- _DATA PROVIDED_
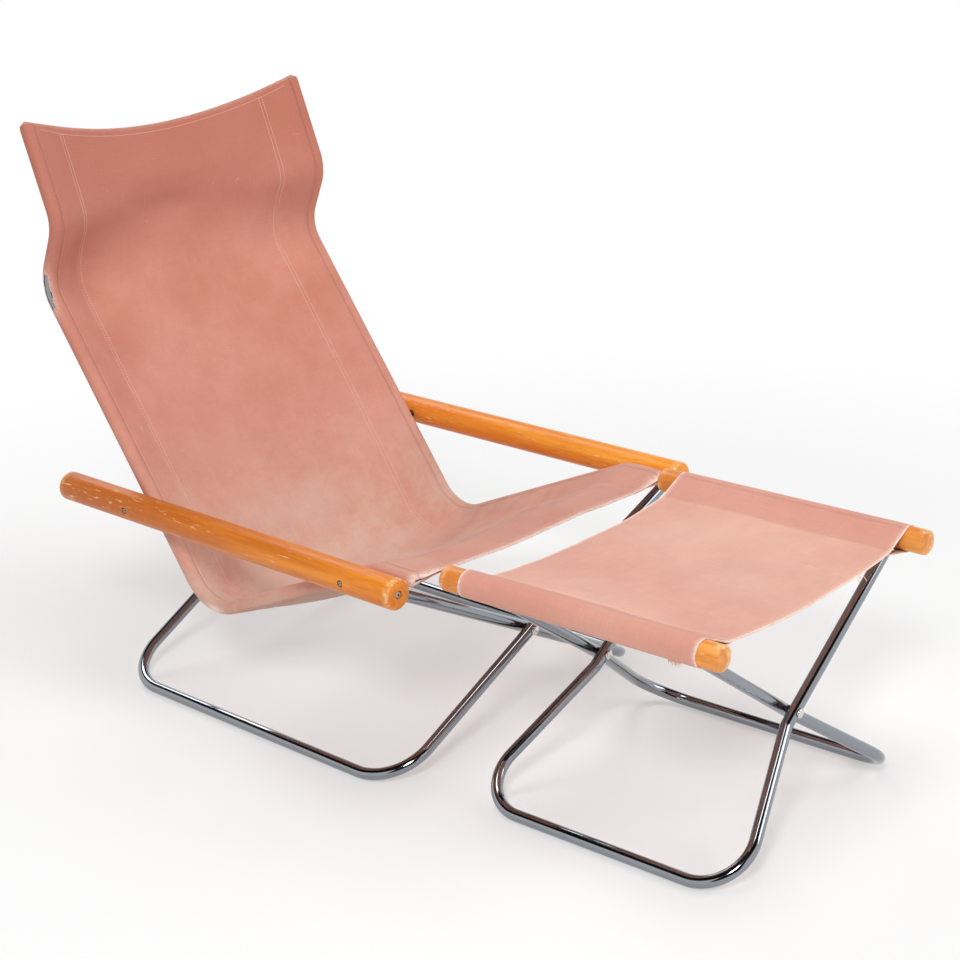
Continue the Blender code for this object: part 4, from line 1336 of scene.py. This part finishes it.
    def panel(self) -> None:
        """The sling between the tubes: front layer with hems, and the two back layers of its sleeves."""
        shape = self.shape
        stretch, turned_in = 1.02, 0.061
        piece = Piece("sling_cloth")
        piece.cloth(
            evenly(84, -1.0, 1.0),
            self.rows(True),
            lambda c, v: (self.hemmed(c, v), (c * shape.half * stretch, v), 0.75 * self.edge_wear(v)),
        )
        steps = [*evenly(8)[:-1], 0.97, 1.0]
        for side in (-1.0, 1.0):
            piece.cloth(
                steps,
                self.rows(False),
                lambda b, v, side=side: (
                    shape.flap(side, shape.flap_line(side, v)[2] * (1 - b) + b, v),
                    (side * (0.31 + 0.062 * b), v),
                    0.4 * smooth(0.97, 1.0, b),
                ),
            )
        thing = piece.done(self.canvas, Body.LEFT, ["sling_panel"], 70.0, self.size.cloth)
        self.gather(thing)

    def gather(self, thing: bpy.types.Object) -> None:
        """Give a piece its own copy of its mesh."""
        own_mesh(thing)

    def sleeve(self, word: str, side: float, body: Body) -> None:
        """The cloth round one side tube, between its front and back layers."""
        shape = self.shape
        near = side < 0
        hole, rub = (shape.total * at if near else -1.0 for at in (self.HOLE_AT, self.RUB_AT))

        def place(share: float, v: float) -> tuple[Vector, Point2, float]:
            round_hole = math.exp(-(((v - hole) / 0.032) ** 2 + ((share - 0.5) / 0.14) ** 2))
            round_rub = math.exp(-(((v - rub) / 0.014) ** 2 + ((share - 0.64) / 0.16) ** 4))
            wear = max(self.edge_wear(v), round_hole, round_rub)
            return shape.round_tube(side, share, v), (side * (0.25 + 0.050 * share), v), wear

        def gone(share: float, v: float) -> bool:
            wide = 0.10 + 0.03 * noise.noise(Vector((v * 90.0, 0.0, 3.0)))
            return ((v - hole) / 0.026) ** 2 + ((share - 0.5) / wide) ** 2 < 1.0

        piece = Piece(f"sling_roll_{word}")
        steps = [0.0, 0.09, *evenly(26, shape.STRIP, 1 - shape.STRIP), 0.91, 1.0]
        piece.cloth(steps, self.rows(False), place, gone if near else None)
        thing = piece.done(self.canvas, body, [f"sling_sleeve_{word}"], 70.0, self.size.cloth)

    def row_of_stitches(self, spots: Outline, front: bool, lengthwise: bool) -> list[Matrix]:
        """Places for thread stitches on the panel.

        Args:
            spots: share across and distance along of each stitch.
            front: whether they lie on the front of the cloth.
            lengthwise: whether they run along the cloth.

        Returns:
            A transform for each stitch.
        """
        shape = self.shape
        places = []
        for share, v in spots:
            step = 0.002
            here = shape.panel(share, v)
            up = shape.panel(share, min(v + step, shape.total)) - shape.panel(share, max(v - step, 0.0))
            over = shape.panel(share + step * 2, v) - shape.panel(share - step * 2, v)
            normal = over.cross(up).normalized()
            if normal.dot(Vector((0.0, -1.0, 1.0))) < 0:
                normal = -normal
            run = (up if lengthwise else over).normalized()
            lift = 0.00055 if front else STITCH_BELOW
            frame = Matrix((run.cross(normal), normal, run)).transposed().to_4x4()
            places.append(Matrix.Translation(here + normal * lift) @ frame)
        return places

    def stitching(self) -> None:
        """Double rows beside the tubes and the rows of the hems."""
        shape = self.shape
        piece = Piece("sling_stitching")
        places: list[Matrix] = []
        count = int((shape.total - 0.012) / STITCH_PITCH)
        for side in (-1.0, 1.0):
            for inset in (0.0015, 0.0075):
                share = side * (shape.inner - inset) / shape.inner * shape.seam_share
                spots = [(share, 0.006 + STITCH_PITCH * index) for index in range(count)]
                places += self.row_of_stitches(spots, True, True) + self.row_of_stitches(spots, False, True)
        reach = 0.94
        across = int(2 * shape.half * reach / STITCH_PITCH)
        for v in (0.0055, 0.0120, shape.total - 0.0115):
            spots = [(share, v) for share in evenly(across, -reach, reach)]
            places += self.row_of_stitches(spots, True, False)
        piece.stitches(places)
        thing = piece.done(self.thread, Body.LEFT, (), 60.0)
        self.gather(thing)


# Stool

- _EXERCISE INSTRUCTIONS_
Reproduce all data above, unchanged.

- _RESPONSE TO THE EXERCISE_
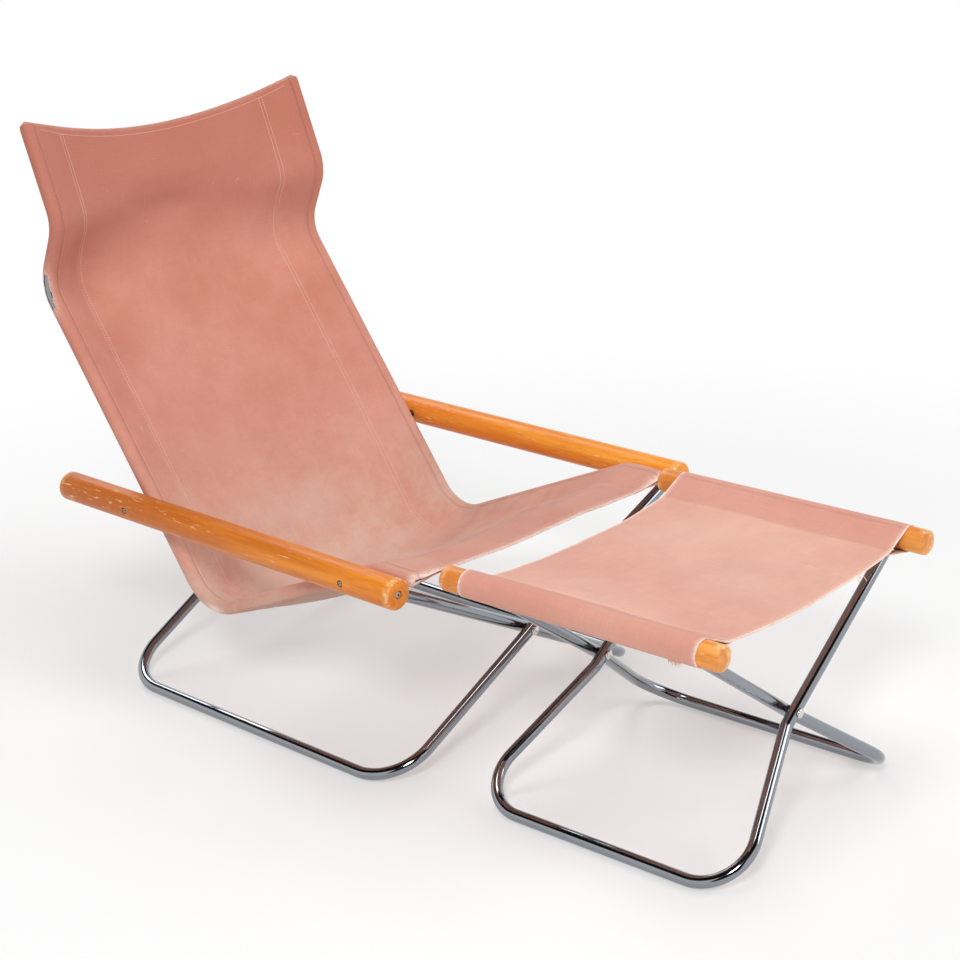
Continue the Blender code for this object: part 4, from line 1336 of scene.py. This part finishes it.
    def panel(self) -> None:
        """The sling between the tubes: front layer with hems, and the two back layers of its sleeves."""
        shape = self.shape
        stretch, turned_in = 1.02, 0.061
        piece = Piece("sling_cloth")
        piece.cloth(
            evenly(84, -1.0, 1.0),
            self.rows(True),
            lambda c, v: (self.hemmed(c, v), (c * shape.half * stretch, v), 0.75 * self.edge_wear(v)),
        )
        steps = [*evenly(8)[:-1], 0.97, 1.0]
        for side in (-1.0, 1.0):
            piece.cloth(
                steps,
                self.rows(False),
                lambda b, v, side=side: (
                    shape.flap(side, shape.flap_line(side, v)[2] * (1 - b) + b, v),
                    (side * (0.31 + 0.062 * b), v),
                    0.4 * smooth(0.97, 1.0, b),
                ),
            )
        thing = piece.done(self.canvas, Body.LEFT, ["sling_panel"], 70.0, self.size.cloth)
        self.gather(thing)

    def gather(self, thing: bpy.types.Object) -> None:
        """Give a piece its own copy of its mesh."""
        own_mesh(thing)

    def sleeve(self, word: str, side: float, body: Body) -> None:
        """The cloth round one side tube, between its front and back layers."""
        shape = self.shape
        near = side < 0
        hole, rub = (shape.total * at if near else -1.0 for at in (self.HOLE_AT, self.RUB_AT))

        def place(share: float, v: float) -> tuple[Vector, Point2, float]:
            round_hole = math.exp(-(((v - hole) / 0.032) ** 2 + ((share - 0.5) / 0.14) ** 2))
            round_rub = math.exp(-(((v - rub) / 0.014) ** 2 + ((share - 0.64) / 0.16) ** 4))
            wear = max(self.edge_wear(v), round_hole, round_rub)
            return shape.round_tube(side, share, v), (side * (0.25 + 0.050 * share), v), wear

        def gone(share: float, v: float) -> bool:
            wide = 0.10 + 0.03 * noise.noise(Vector((v * 90.0, 0.0, 3.0)))
            return ((v - hole) / 0.026) ** 2 + ((share - 0.5) / wide) ** 2 < 1.0

        piece = Piece(f"sling_roll_{word}")
        steps = [0.0, 0.09, *evenly(26, shape.STRIP, 1 - shape.STRIP), 0.91, 1.0]
        piece.cloth(steps, self.rows(False), place, gone if near else None)
        thing = piece.done(self.canvas, body, [f"sling_sleeve_{word}"], 70.0, self.size.cloth)

    def row_of_stitches(self, spots: Outline, front: bool, lengthwise: bool) -> list[Matrix]:
        """Places for thread stitches on the panel.

        Args:
            spots: share across and distance along of each stitch.
            front: whether they lie on the front of the cloth.
            lengthwise: whether they run along the cloth.

        Returns:
            A transform for each stitch.
        """
        shape = self.shape
        places = []
        for share, v in spots:
            step = 0.002
            here = shape.panel(share, v)
            up = shape.panel(share, min(v + step, shape.total)) - shape.panel(share, max(v - step, 0.0))
            over = shape.panel(share + step * 2, v) - shape.panel(share - step * 2, v)
            normal = over.cross(up).normalized()
            if normal.dot(Vector((0.0, -1.0, 1.0))) < 0:
                normal = -normal
            run = (up if lengthwise else over).normalized()
            lift = 0.00055 if front else STITCH_BELOW
            frame = Matrix((run.cross(normal), normal, run)).transposed().to_4x4()
            places.append(Matrix.Translation(here + normal * lift) @ frame)
        return places

    def stitching(self) -> None:
        """Double rows beside the tubes and the rows of the hems."""
        shape = self.shape
        piece = Piece("sling_stitching")
        places: list[Matrix] = []
        count = int((shape.total - 0.012) / STITCH_PITCH)
        for side in (-1.0, 1.0):
            for inset in (0.0015, 0.0075):
                share = side * (shape.inner - inset) / shape.inner * shape.seam_share
                spots = [(share, 0.006 + STITCH_PITCH * index) for index in range(count)]
                places += self.row_of_stitches(spots, True, True) + self.row_of_stitches(spots, False, True)
        reach = 0.94
        across = int(2 * shape.half * reach / STITCH_PITCH)
        for v in (0.0055, 0.0120, shape.total - 0.0115):
            spots = [(share, v) for share in evenly(across, -reach, reach)]
            places += self.row_of_stitches(spots, True, False)
        piece.stitches(places)
        thing = piece.done(self.thread, Body.LEFT, (), 60.0)
        self.gather(thing)


# Stool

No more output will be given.